Passively ending reinvestments would drain liquidity without adding collateral to the system, while actively selling bonds would swap reserves against collateral, a move that would make high quality bonds available and contribute to a reduction in collateral scarcity. APP redemptions of public sector holdings are estimated to average around €22bln per month from August 2022 until July 2023, while they have been averaging around €16.5bln per month between August 2021 and July 2022.
Executive Board member Schnabel recently mentioned that she cannot rule out “someone bringing that up” at the September meeting, and while we do not believe the ECB will aggressively sell down government bond holdings anytime soon, we expect some communication regarding the size of the ECB balance sheet at one of the next policy meetings, as the ECB moves policy rates towards the lower end of neutral range estimates. Relatedly, a run-off of the targeted longer-term refinancing operations (TLTRO) would see the ECB balance sheet shrink by around 24% until the end of 2024.

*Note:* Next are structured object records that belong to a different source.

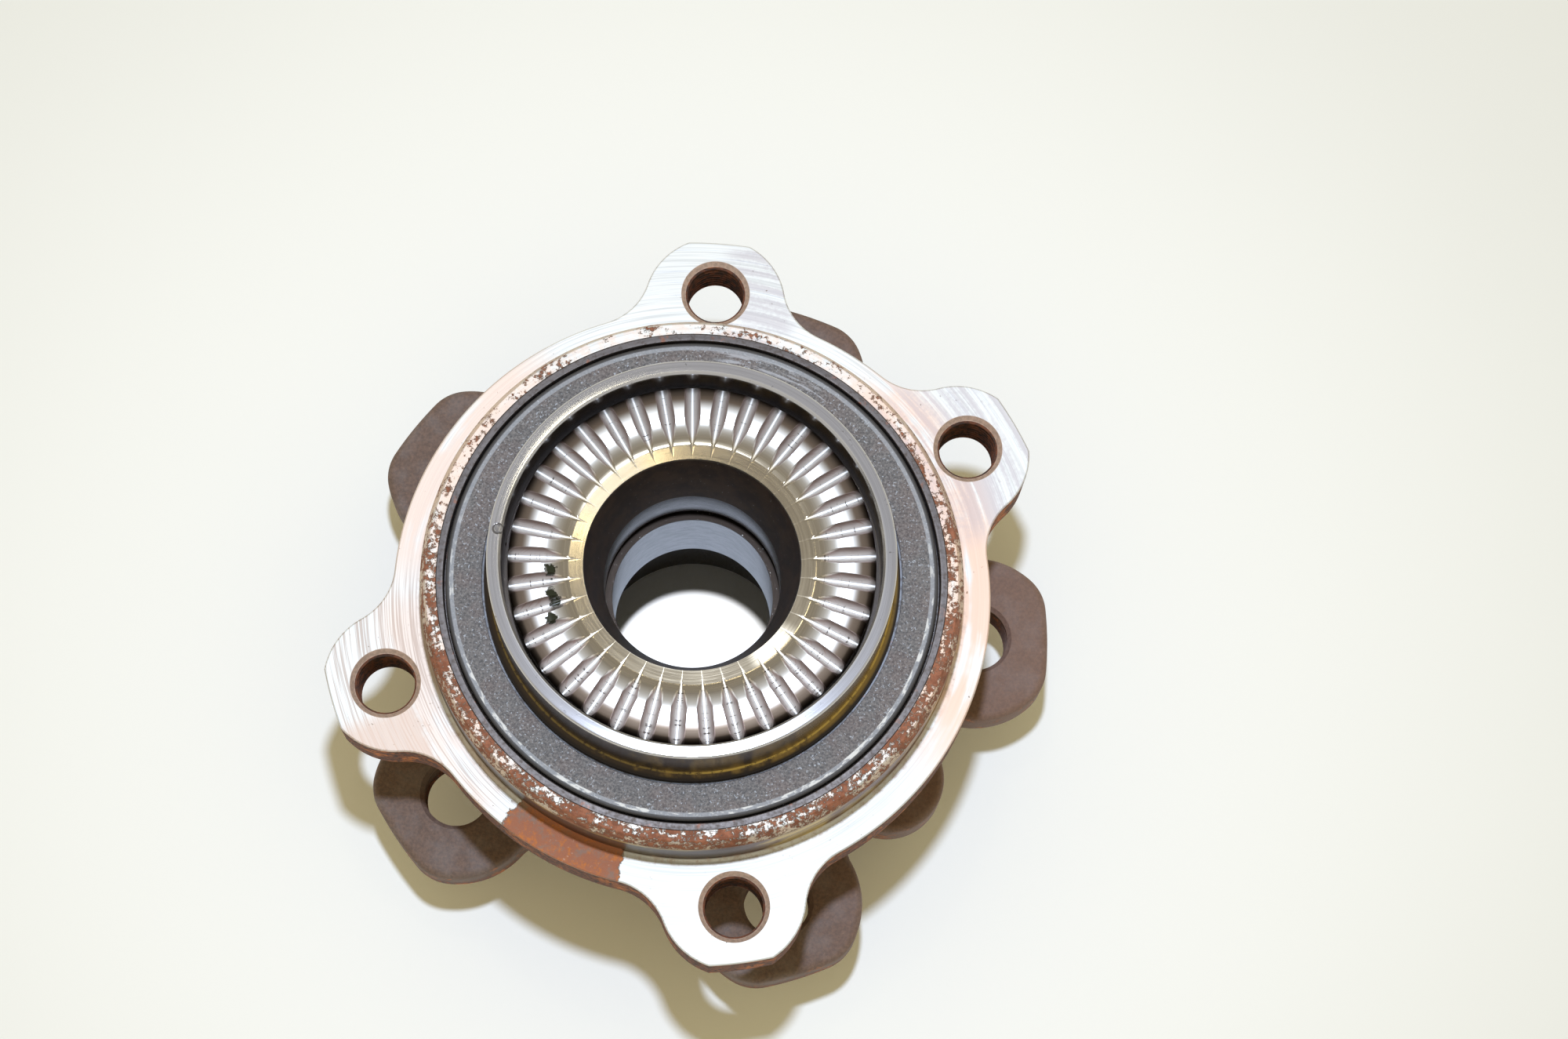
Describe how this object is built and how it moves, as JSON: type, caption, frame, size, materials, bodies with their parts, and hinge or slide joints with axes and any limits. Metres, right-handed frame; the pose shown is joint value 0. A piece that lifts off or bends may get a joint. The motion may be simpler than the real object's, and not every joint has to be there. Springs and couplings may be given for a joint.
{
  "type": "wheel hub bearing",
  "caption": "Driven wheel hub bearing unit: a lobed wheel flange and spigot on a stem that turns in an eared outer ring, its inner end rolled into a face-splined collar.",
  "frame": {"origin": "on the bearing axis, in the plane of the face that the wheel and brake disc bolt against", "axes": "+Z along the bearing axis, inboard towards the knuckle and drive shaft; +X through one wheel bolt hole"},
  "size_m": [0.1386, 0.1399, 0.085],
  "materials": {
    "ring_steel": "turned and ground bearing steel with light rust",
    "hub_steel": "forged steel, brown and oily, the rolled collar polished",
    "race_steel": "ground bearing steel, blue-grey",
    "seal_steel": "pressed stainless steel",
    "seal_rubber": "black sealing rubber",
    "encoder_rubber": "charcoal grey magnetised rubber, granular",
    "cage_plastic": "glass-filled cage plastic",
    "ball_steel": "lapped bearing balls"
  },
  "bodies": {
    "outer": {"outer_ring": "ring_steel", "seal_case_inboard": "seal_steel", "seal_lips_inboard": "seal_rubber", "seal_case_outboard": "seal_steel", "seal_lips_outboard": "seal_rubber"},
    "hub": {"hub": "hub_steel", "inner_ring": "race_steel", "flinger": "seal_steel", "encoder_ring": "encoder_rubber"},
    "outboard_cage": {"cage_outboard": "cage_plastic", "ball_outboard_01": "ball_steel", "ball_outboard_02": "ball_steel", "ball_outboard_03": "ball_steel", "ball_outboard_04": "ball_steel", "ball_outboard_05": "ball_steel", "ball_outboard_06": "ball_steel", "ball_outboard_07": "ball_steel", "ball_outboard_08": "ball_steel", "ball_outboard_09": "ball_steel", "ball_outboard_10": "ball_steel", "ball_outboard_11": "ball_steel", "ball_outboard_12": "ball_steel", "ball_outboard_13": "ball_steel", "ball_outboard_14": "ball_steel", "ball_outboard_15": "ball_steel"},
    "inboard_cage": {"cage_inboard": "cage_plastic", "ball_inboard_01": "ball_steel", "ball_inboard_02": "ball_steel", "ball_inboard_03": "ball_steel", "ball_inboard_04": "ball_steel", "ball_inboard_05": "ball_steel", "ball_inboard_06": "ball_steel", "ball_inboard_07": "ball_steel", "ball_inboard_08": "ball_steel", "ball_inboard_09": "ball_steel", "ball_inboard_10": "ball_steel", "ball_inboard_11": "ball_steel", "ball_inboard_12": "ball_steel", "ball_inboard_13": "ball_steel", "ball_inboard_14": "ball_steel", "ball_inboard_15": "ball_steel"}
  },
  "joints": [
    {"name": "hub_spin", "type": "hinge", "parent": "outer", "child": "hub", "pos_m": [0, 0, 0], "axis": [0, 0, 1], "continuous": true},
    {"name": "outboard_cage_spin", "type": "hinge", "parent": "outer", "child": "outboard_cage", "pos_m": [0, 0, 0], "axis": [0, 0, 1], "continuous": true},
    {"name": "inboard_cage_spin", "type": "hinge", "parent": "outer", "child": "inboard_cage", "pos_m": [0, 0, 0], "axis": [0, 0, 1], "continuous": true}
  ],
  "couplings": [
    {"joint": "outboard_cage_spin", "follows": "hub_spin", "ratio": 0.43874},
    {"joint": "inboard_cage_spin", "follows": "hub_spin", "ratio": 0.43874}
  ]
}
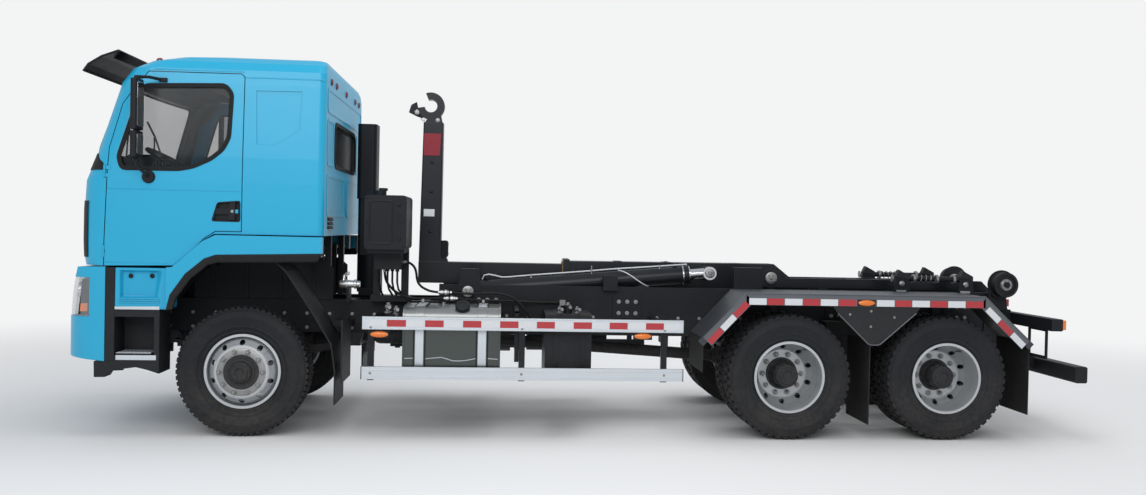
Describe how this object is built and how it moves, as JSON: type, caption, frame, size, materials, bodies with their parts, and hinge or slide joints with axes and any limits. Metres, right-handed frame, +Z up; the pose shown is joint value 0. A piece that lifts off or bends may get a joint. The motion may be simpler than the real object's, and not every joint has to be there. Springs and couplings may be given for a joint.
{
  "type": "hook-lift refuse truck",
  "caption": "Three-axle cab-over refuse truck with a hook-lift arm that pulls a container onto its frame; wheels, steering, doors, cab and arm move.",
  "frame": {"origin": "on the ground below the middle of the overall length and width", "axes": "the truck faces -X, its left side is at -Y, +Z is up"},
  "size_m": [8.4, 2.854, 3.0493],
  "materials": {
    "cab_paint": "gloss",
    "chassis_paint": "satin",
    "black_plastic": "matte",
    "rubber": "matte",
    "tyre": "matte",
    "rim_paint": "satin",
    "aluminium": "brushed",
    "cast_iron": "matte",
    "glass": "clear",
    "lamp": "gloss",
    "head_lamp": "gloss",
    "chrome": "polished",
    "seat_cloth": "woven",
    "mudguard": "matte"
  },
  "bodies": {
    "chassis": {"chassis_frame": "chassis_paint", "subframe": "chassis_paint", "front_bumper": "cab_paint", "headlamps": "head_lamp", "step_boxes": "cab_paint", "entry_steps": "black_plastic", "wheel_arches": "cab_paint", "front_mudguards": "rubber", "engine_block": "cast_iron", "air_intake": "black_plastic", "hydraulic_tank": "chassis_paint", "fuel_tank": "aluminium", "side_tanks": "chassis_paint", "side_guards": "aluminium", "front_axle": "cast_iron", "rear_axles": "cast_iron", "leaf_springs": "chassis_paint", "rear_mudguards": "mudguard", "rear_flaps": "rubber", "rear_bars": "chassis_paint", "tail_lamps": "lamp"},
    "knuckle_right": {"knuckle_right": "cast_iron"},
    "front_wheel_right": {"front_rim_right": "rim_paint", "front_tyre_right": "tyre"},
    "rear_wheel_1_right": {"rear_rims_1_right": "rim_paint", "rear_tyres_1_right": "tyre"},
    "rear_wheel_2_right": {"rear_rims_2_right": "rim_paint", "rear_tyres_2_right": "tyre"},
    "roller_right": {"roller_right": "cast_iron"},
    "door_right": {"door_right": "cab_paint", "door_glass_right": "glass", "mirror_right": "black_plastic"},
    "knuckle_left": {"knuckle_left": "cast_iron"},
    "front_wheel_left": {"front_rim_left": "rim_paint", "front_tyre_left": "tyre"},
    "rear_wheel_1_left": {"rear_rims_1_left": "rim_paint", "rear_tyres_1_left": "tyre"},
    "rear_wheel_2_left": {"rear_rims_2_left": "rim_paint", "rear_tyres_2_left": "tyre"},
    "roller_left": {"roller_left": "cast_iron"},
    "door_left": {"door_left": "cab_paint", "door_glass_left": "glass", "mirror_left": "black_plastic"},
    "cab": {"cab_shell": "cab_paint", "cab_glass": "glass", "cab_trim": "black_plastic", "sun_visor": "black_plastic", "cab_tilt_arms": "chassis_paint", "dashboard": "black_plastic", "seats": "seat_cloth"},
    "tip_frame": {"tipping_frame": "chassis_paint"},
    "boom": {"boom": "chassis_paint"},
    "jib": {"hook_arm": "chassis_paint", "hook_latch": "chassis_paint"},
    "cylinder_barrels": {"cylinder_barrels": "chassis_paint", "cylinder_pins": "cast_iron"},
    "cylinder_stages": {"cylinder_stages": "chrome"},
    "cylinder_rods": {"cylinder_rods": "chrome"}
  },
  "joints": [
    {"name": "steer_left", "type": "hinge", "parent": "chassis", "child": "knuckle_left", "pos_m": [-2.84, -0.85, 0.52], "axis": [0, 0, 1], "range_deg": [-38, 38]},
    {"name": "spin_front_left", "type": "hinge", "parent": "knuckle_left", "child": "front_wheel_left", "pos_m": [-2.84, -1.005, 0.52], "axis": [0, 1, 0], "continuous": true},
    {"name": "spin_rear_1_left", "type": "hinge", "parent": "chassis", "child": "rear_wheel_1_left", "pos_m": [1.585, -0.935, 0.52], "axis": [0, 1, 0], "continuous": true},
    {"name": "spin_rear_2_left", "type": "hinge", "parent": "chassis", "child": "rear_wheel_2_left", "pos_m": [2.935, -0.935, 0.52], "axis": [0, 1, 0], "continuous": true},
    {"name": "roll_left", "type": "hinge", "parent": "chassis", "child": "roller_left", "pos_m": [3.718, -0.575, 1.289], "axis": [0, 1, 0], "continuous": true},
    {"name": "door_left_hinge", "type": "hinge", "parent": "cab", "child": "door_left", "pos_m": [-3.886, -1.21, 1.9], "axis": [0, 0, 1], "range_deg": [-70, 0]},
    {"name": "steer_right", "type": "hinge", "parent": "chassis", "child": "knuckle_right", "pos_m": [-2.84, 0.85, 0.52], "axis": [0, 0, 1], "range_deg": [-38, 38]},
    {"name": "spin_front_right", "type": "hinge", "parent": "knuckle_right", "child": "front_wheel_right", "pos_m": [-2.84, 1.005, 0.52], "axis": [0, 1, 0], "continuous": true},
    {"name": "spin_rear_1_right", "type": "hinge", "parent": "chassis", "child": "rear_wheel_1_right", "pos_m": [1.585, 0.935, 0.52], "axis": [0, 1, 0], "continuous": true},
    {"name": "spin_rear_2_right", "type": "hinge", "parent": "chassis", "child": "rear_wheel_2_right", "pos_m": [2.935, 0.935, 0.52], "axis": [0, 1, 0], "continuous": true},
    {"name": "roll_right", "type": "hinge", "parent": "chassis", "child": "roller_right", "pos_m": [3.718, 0.575, 1.289], "axis": [0, 1, 0], "continuous": true},
    {"name": "door_right_hinge", "type": "hinge", "parent": "cab", "child": "door_right", "pos_m": [-3.886, 1.21, 1.9], "axis": [0, 0, -1], "range_deg": [-70, 0]},
    {"name": "cab_tilt", "type": "hinge", "parent": "chassis", "child": "cab", "pos_m": [-3.99, 0, 0.7], "axis": [0, -1, 0], "range_deg": [0, 50]},
    {"name": "tip", "type": "hinge", "parent": "chassis", "child": "tip_frame", "pos_m": [3.745, 0, 1.144], "axis": [0, 1, 0], "range_deg": [0, 50]},
    {"name": "boom_lift", "type": "hinge", "parent": "tip_frame", "child": "boom", "pos_m": [1.666, 0, 1.298], "axis": [0, -1, 0], "range_deg": [-150, 0]},
    {"name": "jib_slide", "type": "slide", "parent": "boom", "child": "jib", "axis": [1, 0, 0], "range_m": [0, 1]},
    {"name": "barrels_turn", "type": "hinge", "parent": "chassis", "child": "cylinder_barrels", "pos_m": [-1.09, 0, 1.146], "axis": [0, -1, 0], "range_deg": [0, 28.68]},
    {"name": "stages_slide", "type": "slide", "parent": "cylinder_barrels", "child": "cylinder_stages", "axis": [0.9962, 0, 0.0873], "range_m": [0, 1.156]},
    {"name": "rods_slide", "type": "slide", "parent": "cylinder_stages", "child": "cylinder_rods", "axis": [0.9962, 0, 0.0873], "range_m": [0, 1.753]}
  ],
  "couplings": [
    {"joint": "steer_right", "follows": "steer_left", "ratio": 1},
    {"joint": "barrels_turn", "follows": "tip", "ratio": 0.5734},
    {"joint": "stages_slide", "follows": "boom_lift", "m_per_rad": -0.44102},
    {"joint": "rods_slide", "follows": "tip", "m_per_rad": 2.0078}
  ]
}
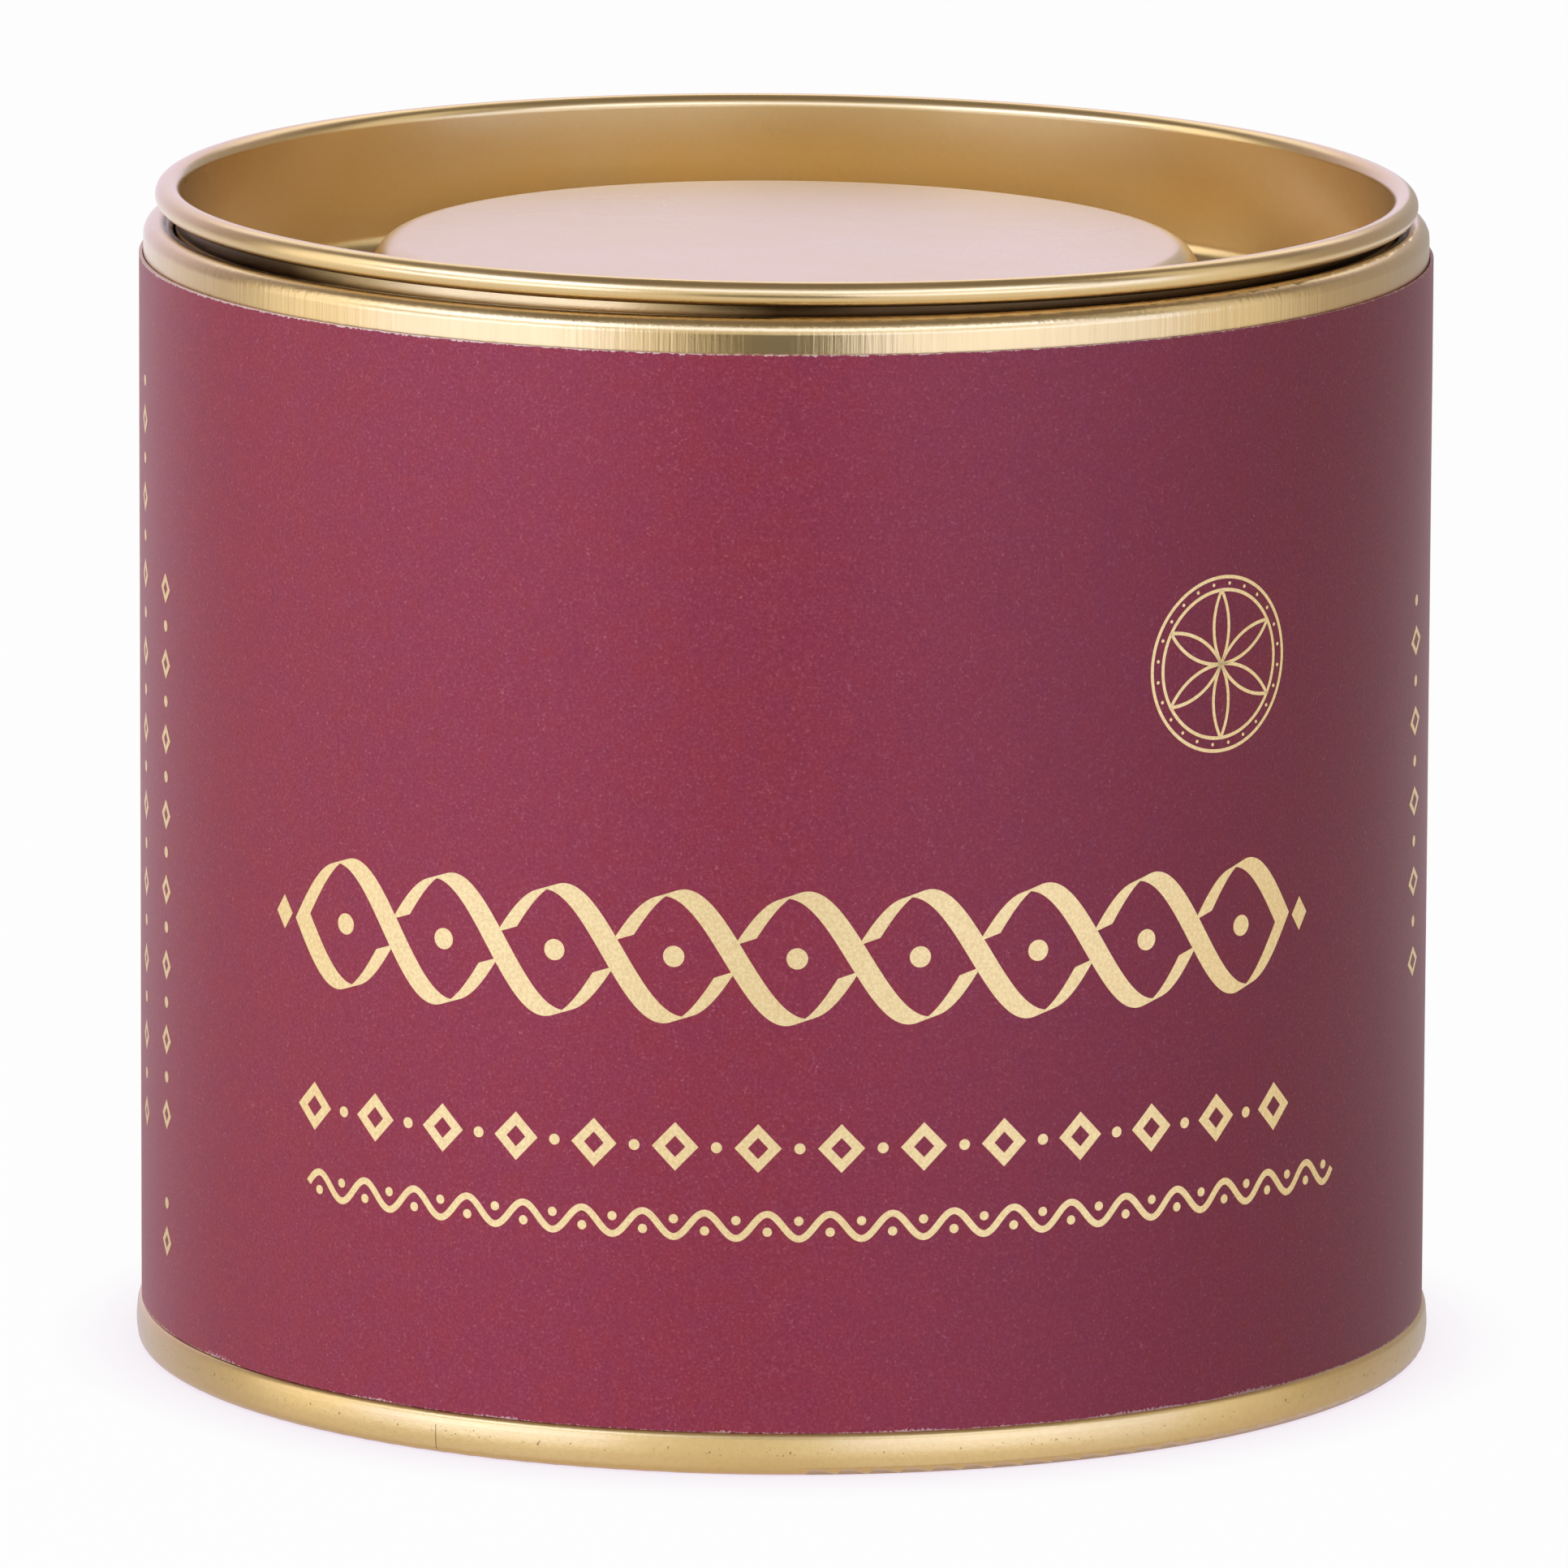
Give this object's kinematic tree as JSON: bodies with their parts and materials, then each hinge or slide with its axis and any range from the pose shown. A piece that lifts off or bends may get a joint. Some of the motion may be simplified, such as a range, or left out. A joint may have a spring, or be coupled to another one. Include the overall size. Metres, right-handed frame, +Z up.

TLTROs, reserve remuneration and additional facilities: At its July policy meeting, the ECB stated that “in the context of its policy normalization, the Governing Council will evaluate options for remunerating excess liquidity holdings“. Details were not provided, but we expect a decision on the remuneration of reserves to be taken as early as at the September meeting. President Lagarde referred to the part of the statement on remuneration of reserves when she answered a question about possible changes in the TLTRO rates during the Q&A, which suggests that the ECB contemplates offsetting the benefit to banks from favourable TLTRO terms via a reduction in the average reserve remuneration.
Given the rate applied to TLTRO borrowing post June 2022 features the average deposit facility rate during the entire life of the operation, banks still have a carry incentive to maintain their TLTRO liquidity as the borrowing rate would be lower than the rate applied to central banks deposits during rate hikes. In our baseline we believe the ECB will not change the TLTRO terms and expect most bank reserves to get remunerated at the deposit facility rate, except part of reserves related to TLTRO borrowings. This should create incentives for banks to early repay part of their TLTRO borrowings, particularly money taken purely for arbitrage. Repayments of money taken for arbitrage should have little implications for markets, as these funds have been sitting idle at the various national central banks and never circulated in money markets.
Normalizing policy rates in a context of €4.5trn excess liquidity and collateral scarcity risks impairing the monetary policy transmission, hence we expect the ECB to explore options to better control money market rates, potentially along the lines of the Fed’s reverse repo facility. While we do not believe an announcement to be imminent, medium term options include a new secured or unsecured vehicle available to market participants without access to the ECB’s deposit facility, or large scale issuance of very short term ECB debt certificates. While issued to banks, ECB debt certificates are eligible for trading in secondary market where they could be acquired by non-banks. Sizeable issuance of ECB debt certificates would increase the amount of high-quality collateral in the system and should be accepted by all lenders of bonds, including the German Bundesbank at its securities lending program.